Lumia einsame Windows Phone

Lumia 610: Das einsame Windows Phone

Das Lumia 610 ist das erste Windows Phone mit billigerer Hardware. Es ist aber auch die einzige große Neuankündigung für das Microsoft-System.

Das Lumia 610 ist das jüngste Mitglied der neuen Windows-Phone-Serie von Nokia. Das Smartphone selbst ist zwar auf dem Mobile World Congress, der größten Mobilfunk-Messe, kein Highlight. Im Gegenteil: Die Technik ist im Vergleich zu anderen Neuvorstellungen eher unterdurchschnittlich. Für Nokia und Microsoft ist es aber ein bedeutender Schritt. Mit dem günstigen Windows Phone sollen neue Märkte erobert werden, um jene kritische Masse an Nutzern zu erreichen, die dem jungen Betriebssystem auf die Beine hilft. „Viele Nutzer machen das System für Entwickler und Hersteller attraktiv, und viele Apps und Smartphones locken wieder mehr Kunden“, erklärt Microsofts Windows-Phone-Manager Greg Williams im Gespräch mit der „Presse“. Schätzungen zufolge hat Windows Phone derzeit einen Marktanteil von nur zwei Prozent. In den Entwicklungsländern liegt das größte Marktpotenzial, und gerade dort hat es Windows Phone derzeit besonders schwer. Microsoft hat sich zu Beginn dafür entschieden, hohe Hardware-Anforderungen an die Hersteller zu stellen, um Kunden nicht zu enttäuschen, wenn das grafisch aufwendige Betriebssystem nicht flüssig läuft, erklärt Williams.

Nicht für alle Apps.
Um mehr Kunden erreichen zu können, hat Microsoft nun die Anforderungen gelockert. Bei der Bedienung des Lumia610 fällt der schwächere Prozessor und geringere Arbeitsspeicher kaum auf – lediglich einige Apps, besonders Spiele, lassen sich nicht installieren. Dafür ist der Preis mit angekündigten 189Euro sehr niedrig. Aber es gibt auch andere Hürden beim Erschließen neuer Märkte. So ist der Marketplace, der App-Store von Windows Phone, nach wie vor nur in einigen Ländern verfügbar. „In Kasachstan können wir Lumia zum Beispiel nicht anbieten“, erklärt Nokias Windows-Phone-Chef Kevin Shields. Das mag zunächst nicht so wichtig klingen. Aber in Entwicklungsländern liegt der Anteil an Smartphones unter den Mobiltelefonen im niedrigen einstelligen Bereich. Mobilfunker in Entwicklungsländern stellen sich allerdings Smartphones mit einem Kostenpunkt unter 50 Euro vor. Nokias 610 hat gerade einmal die 200-Euro-Grenze unterschritten. Zwar ist derzeit auch die Konkurrenz noch nicht so weit, aber das könnte sich bald ändern. Analysten des Marktforschers NPD prophezeien Billig-Smartphones mit Android für 2015 in Entwicklungsländern wie China und Indien einen Marktanteil von 80 Prozent.

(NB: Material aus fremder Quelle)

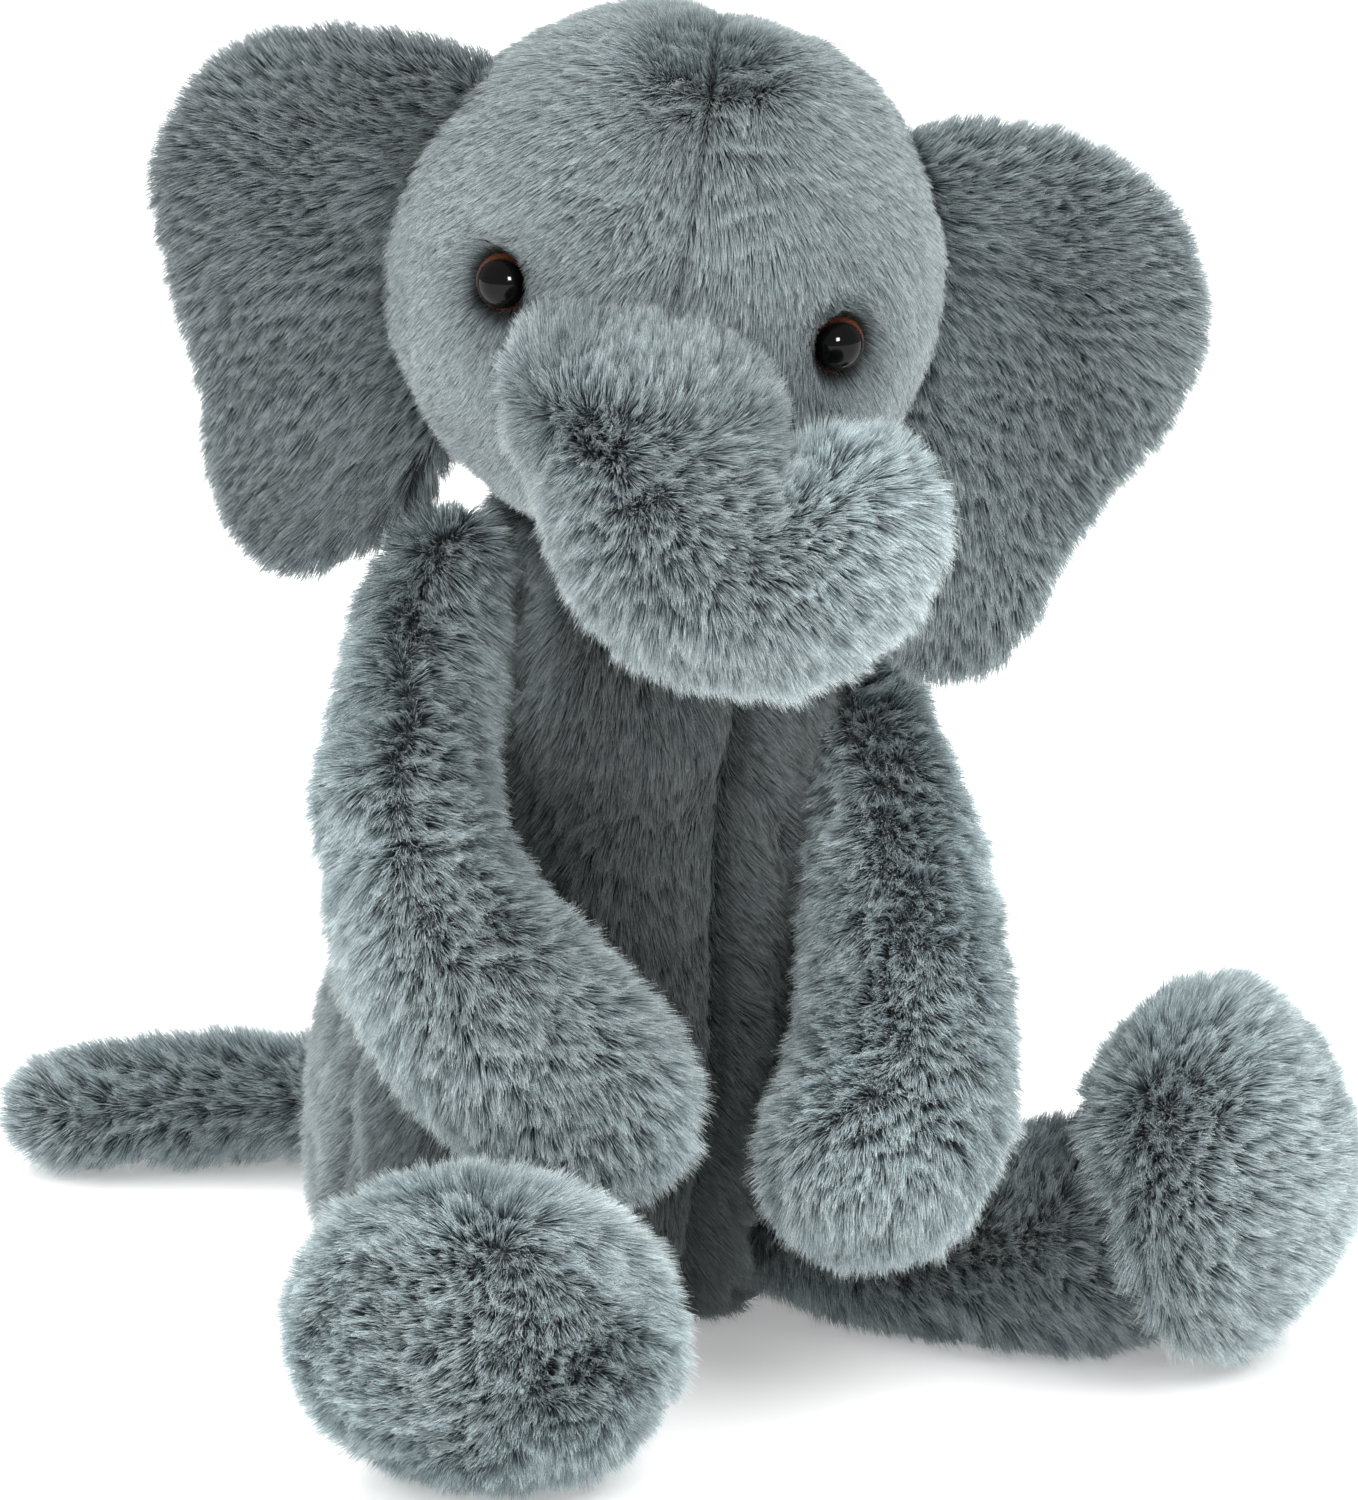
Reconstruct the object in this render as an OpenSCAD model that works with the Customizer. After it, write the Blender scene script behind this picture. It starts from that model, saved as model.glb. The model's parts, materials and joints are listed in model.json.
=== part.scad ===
// Seated plush elephant, sewn from fur fabric and filled with loose stuffing.
// Millimetres. The elephant faces -Y, its left side is +X, and the floor is Z = 0.
// It sits as it was put down: torso slumped, head turned to its right, legs splayed.
// Covers are as thick as the fur fabric with its pile pressed flat.

/* [Cloth] */
// Thickness of the fur fabric
cloth_t = 5; // [4:0.5:6]
// Gap between two pieces that move against each other
joint_gap = 0.5; // [0.4:0.1:0.6]

/* [Torso] */
// Radius of the belly at its widest
belly_r = 57; // [55:0.5:58]
// Lean of the torso towards its left side, in mm per mm of height
lean_side = 0.10; // [0.09:0.005:0.11]
// Lean of the torso forwards, in mm per mm of height
lean_front = 0.11; // [0.1:0.005:0.12]
// Depth of the bag of beans that weights the seat
bean_bag_h = 26; // [20:1:30]

/* [Head] */
// Radius of the head
head_r = 56.5; // [56:0.5:57]
// Turn of the head, towards its right when negative
head_turn = -26; // [-28:1:-24]
// Sideways tilt of the head
head_tilt = 10; // [8:1:11]
// Diameter of the safety eyes
eye_d = 12; // [10:0.5:13]

/* [Ears] */
// Thickness of one ear, both panels and the wadding
ear_t = 11; // [9:0.5:12]
// Backward sweep of the ears
ear_sweep = 8; // [5:1:10]

/* [Limbs] */
// Change in the thickness of arms, legs and tail
limb_plump = 0; // [-1:0.25:0]
// Half the width of a foot
foot_r = 39.5; // [38:0.5:40]
// Height of a foot as a share of its width
foot_flat = 1; // [0.96:0.01:1]

/* [Hidden] */

FUR = "slategray";
STUFFING = "whitesmoke";
BEAN_CLOTH = "linen";
big = 300;
slack = 0.15;
// Hair's breadth between two pieces sewn together
touch = 0.01;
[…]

Für Android wird das allerdings auch eine noch stärkere Fragmentierung bedeuten. Das aktuellste Android 4.0 stellt hohe Anforderungen an die Hardware, weshalb Billig-Smartphones mit älteren Versionen des Systems angeboten werden. Für Microsoft würde das nicht infrage kommen. Für Nokia und Microsoft ist der Smartphone-Markt in Entwicklungsländern also eine schwierige Aufgabe. Denn gleichzeitig wollen ja auch in den westlichen Ländern die Marktanteile wieder ausgebaut werden. Zwar ist Nokia bei Windows Phones nach nur einem Quartal Marktführer, insgesamt konnten die Lumia-Verkäufe aber noch nichts an den niedrigen Smartphone-Marktanteilen ändern. Und Microsoft hängt da tiefer mit drinnen, als offiziell zugegeben wird. Für Microsoft ist der Deal nicht exklusiv, betont Sullivan. Soll heißen: Auch andere Hersteller bieten Windows Phones an. Am Mobile World Congress war davon jedoch kaum etwas zu merken. Weder Samsung noch HTC stellten neue Windows-Smartphones vor. Es scheint, als würde die Konkurrenz nun warten, bis Nokia und Microsoft Windows Phone zu einem relevanten Player auf dem Markt gemacht haben, bevor sie wieder in das Spiel einsteigen.